— Милая, да что случилось?
— Народ… — Геля захлебнулась рыданием. — Народ страдает! Я в отчаянии!
Она обняла дрожащий сверток со спрятанной в нем подругой, сидя в самой неудобной для объятий позе, с уже затекшими икроножными мышцами и застывшими ступнями, и горько заплакала из солидарности со страдающим народом и печалующейся о нем подругой. Заснули они только под утро, вышептав весь пропагандистский арсенал проклятий сатрапам.

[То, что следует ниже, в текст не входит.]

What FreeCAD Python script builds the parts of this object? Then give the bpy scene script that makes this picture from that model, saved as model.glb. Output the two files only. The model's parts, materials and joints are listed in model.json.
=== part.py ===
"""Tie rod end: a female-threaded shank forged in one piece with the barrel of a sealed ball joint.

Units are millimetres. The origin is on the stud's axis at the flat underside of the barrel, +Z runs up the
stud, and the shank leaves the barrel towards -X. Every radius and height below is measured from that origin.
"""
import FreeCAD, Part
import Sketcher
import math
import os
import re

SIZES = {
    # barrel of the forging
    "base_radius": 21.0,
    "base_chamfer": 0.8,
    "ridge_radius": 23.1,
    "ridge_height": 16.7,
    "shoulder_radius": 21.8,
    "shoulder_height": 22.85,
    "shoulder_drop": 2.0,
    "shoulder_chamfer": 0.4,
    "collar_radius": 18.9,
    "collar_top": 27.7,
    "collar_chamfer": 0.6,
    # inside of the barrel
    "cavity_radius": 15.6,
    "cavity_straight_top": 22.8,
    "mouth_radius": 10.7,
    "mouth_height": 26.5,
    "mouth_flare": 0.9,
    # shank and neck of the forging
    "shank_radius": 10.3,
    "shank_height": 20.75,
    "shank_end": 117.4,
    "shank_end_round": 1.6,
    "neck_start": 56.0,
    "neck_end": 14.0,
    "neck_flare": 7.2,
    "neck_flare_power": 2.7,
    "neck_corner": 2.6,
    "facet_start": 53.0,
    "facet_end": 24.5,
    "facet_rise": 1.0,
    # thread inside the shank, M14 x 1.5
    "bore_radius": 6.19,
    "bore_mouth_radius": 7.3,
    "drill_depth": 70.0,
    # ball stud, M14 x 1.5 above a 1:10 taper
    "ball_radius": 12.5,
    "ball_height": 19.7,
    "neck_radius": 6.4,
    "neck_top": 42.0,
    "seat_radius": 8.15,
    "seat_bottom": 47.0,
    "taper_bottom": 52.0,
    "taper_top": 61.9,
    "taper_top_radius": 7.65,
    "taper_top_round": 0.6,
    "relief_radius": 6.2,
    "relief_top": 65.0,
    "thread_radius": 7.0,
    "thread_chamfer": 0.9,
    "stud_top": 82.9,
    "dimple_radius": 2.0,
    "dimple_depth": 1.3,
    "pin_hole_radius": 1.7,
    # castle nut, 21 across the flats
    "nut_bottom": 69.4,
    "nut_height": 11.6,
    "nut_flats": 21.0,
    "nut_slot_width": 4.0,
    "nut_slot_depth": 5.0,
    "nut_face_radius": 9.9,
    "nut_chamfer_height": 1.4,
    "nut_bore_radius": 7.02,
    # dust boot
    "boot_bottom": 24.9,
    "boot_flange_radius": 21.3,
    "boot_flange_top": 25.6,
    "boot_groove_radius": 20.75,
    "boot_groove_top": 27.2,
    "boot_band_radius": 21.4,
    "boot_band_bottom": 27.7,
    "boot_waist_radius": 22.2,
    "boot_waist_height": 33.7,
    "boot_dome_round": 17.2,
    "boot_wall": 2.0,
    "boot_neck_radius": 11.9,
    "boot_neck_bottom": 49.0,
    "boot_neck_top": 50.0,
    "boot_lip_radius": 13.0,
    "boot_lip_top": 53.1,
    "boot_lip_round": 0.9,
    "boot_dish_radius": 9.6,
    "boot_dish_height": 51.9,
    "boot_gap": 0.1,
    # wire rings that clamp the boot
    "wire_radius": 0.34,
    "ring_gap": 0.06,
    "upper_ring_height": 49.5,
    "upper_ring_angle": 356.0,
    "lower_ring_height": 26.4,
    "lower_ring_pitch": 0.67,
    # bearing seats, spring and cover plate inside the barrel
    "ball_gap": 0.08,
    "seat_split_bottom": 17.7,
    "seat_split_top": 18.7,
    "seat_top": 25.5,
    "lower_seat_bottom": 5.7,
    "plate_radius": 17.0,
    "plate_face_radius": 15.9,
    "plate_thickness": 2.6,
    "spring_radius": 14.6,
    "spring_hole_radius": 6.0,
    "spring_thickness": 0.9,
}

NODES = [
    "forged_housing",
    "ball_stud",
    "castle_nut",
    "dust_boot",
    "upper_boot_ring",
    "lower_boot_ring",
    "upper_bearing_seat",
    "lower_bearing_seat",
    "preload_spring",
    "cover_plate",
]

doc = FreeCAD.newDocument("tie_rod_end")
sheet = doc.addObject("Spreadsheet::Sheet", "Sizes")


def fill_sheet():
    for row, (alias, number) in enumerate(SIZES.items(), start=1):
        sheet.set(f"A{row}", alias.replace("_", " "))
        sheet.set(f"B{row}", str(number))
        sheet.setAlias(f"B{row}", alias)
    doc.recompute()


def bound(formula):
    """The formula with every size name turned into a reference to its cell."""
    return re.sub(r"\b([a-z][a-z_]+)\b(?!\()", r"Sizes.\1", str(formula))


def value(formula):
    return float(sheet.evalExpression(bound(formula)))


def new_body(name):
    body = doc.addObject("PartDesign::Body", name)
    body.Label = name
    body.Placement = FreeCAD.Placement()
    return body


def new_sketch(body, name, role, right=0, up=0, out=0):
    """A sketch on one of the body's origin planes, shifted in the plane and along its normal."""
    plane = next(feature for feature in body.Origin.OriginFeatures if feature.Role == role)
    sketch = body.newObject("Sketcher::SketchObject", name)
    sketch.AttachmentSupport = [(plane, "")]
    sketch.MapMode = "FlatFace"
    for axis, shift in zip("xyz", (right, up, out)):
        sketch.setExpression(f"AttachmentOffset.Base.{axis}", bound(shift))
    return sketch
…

Дойдя до здания, где теперь разместился тоже институт, но со строчной буквы, который окончила ее дочь, она дополнительно вспомнила многие детали. Скелет собаки и летучей мыши в кабинете биологии. Чучело колибри с потускневшим оперением. Прибор для свечения электричества в закрытом сосуде. И, конечно, волшебный фонарь с картинками, которые демонстрировал им, часто облизывая губы, коллежский советник Вернандер. Вспомнила идеально отмытую фаянсовую посуду в столовой. Ей не хотелось заходить внутрь, но интересно было по расположению окон угадывать, где помещался танцкласс, где библиотека. Им позволялось строго по списку читать «Домашний быт русских цариц» Забелина, а также историю Карамзина и Полевого. А они хотели глотать выпуски «Пещеры Лейхтвейса», Ната Пинкертона и другие дешевые книжки издательства «Развлечение», а не лакированную разрешенную Чарскую и писать друг другу забавные посвящения в альбомы. Далекие от нормальной жизни и ее повседневных противоречий, институтки совершенно не понимали, о чем идет речь в комедии Гоголя «Ревизор» и где обитают подобные уроды. Их окружали красивые благородные люди, цельные и самоотверженные. Они жили в раю, но рай — место посмертия, и расплата за перенесение обители блаженных в неположенное место была страшна.
Нашла она и окно дортуара, и почему-то именно оно привело ее в такое волнение, что пришлось положить под язык таблетку валидола. Теперь трудно представить, как сочетались в Институте одновременно спартанские и совершенно оранжерейные условия. С одной стороны, ежедневная часовая гимнастика, вечером массаж, который они делали сами себе по инструкции на бумажке, бесконечные стояния в институтском храме, а то и довольно чувствительные удары линейкой по спине — чуть ссутулишься или примешь фривольную позу за партой. День говорили по-немецки, день по-французски, но при этом безупречную линию держали на горячий русский патриотизм. С другой — полнейшая девственность в вопросах практической жизни, а уж тем более политики. Даже занятия кулинарией носили безнадежно архаический характер, и ни одно из зачетных блюд, особенно после революции и разрухи, они никогда не приготовили и не подали своим чудом уцелевшим избранникам. На уроках словесности из Пушкина заучивали только про дворового мальчика и свободную стихию, а «Евгений Онегин» считался произведением чуть ли не безнравственным, и они с Гелей тайком ночами прочли роман в стихах, принесенный кем-то из своекоштных, и были страшно разочарованы поведением Татьяны, считая ее ханжой. Слава богу, пришло предписание начать обучение воспитанниц стенографии и машинописи. Это многих впоследствии, когда знание иностранных языков было предпочтительнее скрывать, спасло, без преувеличения, от голодной смерти.